Situasi yang mungkin kurang menggembirakan, tetapi secara open mind mungkin kita harus mengakui secara objective bahwa keputusan itu mungkin tepat secara business.
Jadi apa dong yang sebaiknya kita lakukan.
Lets start with what we can do .
Kita lihat satu persatu hal hal di atas dan kita lihat apa yang bisa kita lakukan.
1. TALENT AVAILABILITY
Yuk, kita bekerja bersama , bahu membahu untuk menambah supply of good talents di negara kita.
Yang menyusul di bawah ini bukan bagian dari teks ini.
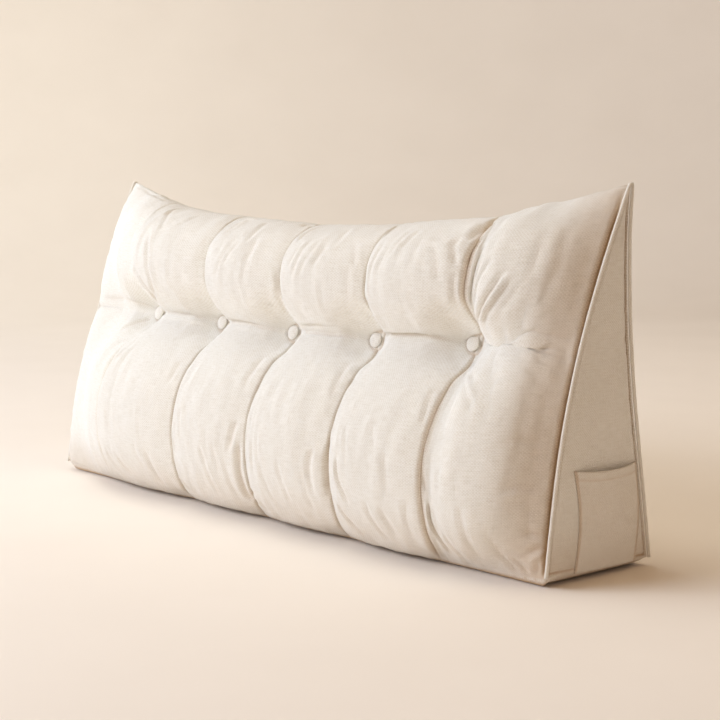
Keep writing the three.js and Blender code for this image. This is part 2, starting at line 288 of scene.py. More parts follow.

Jangan hanya kuliah karena ingin "wah" tapi mari kita melihat trend di masa depan dan kuliah di jurusan yang akan relevant dan dibutuhkan di masa depan.
Universitas juga sebaiknya bukan hanya berorientasi bisnis saja dan menjual kursi saja kepada mahasiswa baru. Tetapi juga memprediksi berapa jumlah lulusan yang akan dibutuhkan lima tahun ke depan, dan berusaha menedukasi calon mahasiswa baru.
Perusahaan perusahaan sebaiknya membuka pintu lebih lebar untuk internship dan pemagangan agar mahasiswa kita lebih siap diserap oleh industry.
2. TALENT INTEGRITY
Yuk kita semua lebih berfokus untuk mendidik karakter (kejujuran dan kepintaran), dan bukan hanya berfokus pada akademis saja.
Juga sebagai leader mari kita memberi contoh yang baik dan menjadi role model bagi junior kita.
3. TALENT MULTI-COMPETENCE
Yuk, kita encourage talent talent kita untuk belajar hal hal lain di luar core competence mereka.
It is ok to be expert on Finance, Marketing, IT, HR or whatever.
Tetapi sudah waktunya melengkapi kompetensi kita dengan hal hal lain seperti project management, business accumen, leadership, influencing skills, finance ... etc
Better, why dont you take (international) certification for that.
4. Think Global, Act Global
Kita selalu di "brain washed" untuk Think Global, Act Local.
Well, the paradigm has changed.
It is time now to Think Global and Act Global.
Mulak memikirkan apa trend di global business saat ini dan apa yang kita lakukan untuk berkontribusi di dunia global, dan bukan hanya menjadi penonton.
Jadilah pemain active dan strong contributor di dunia global!
Observe, berikan saran konstruktif kepada partner kita di negara lain, influence mereka agar menerapkan approach yang kita mulai Di Indonesia.
Lets start to implement because it is time to Think Global and Act Global.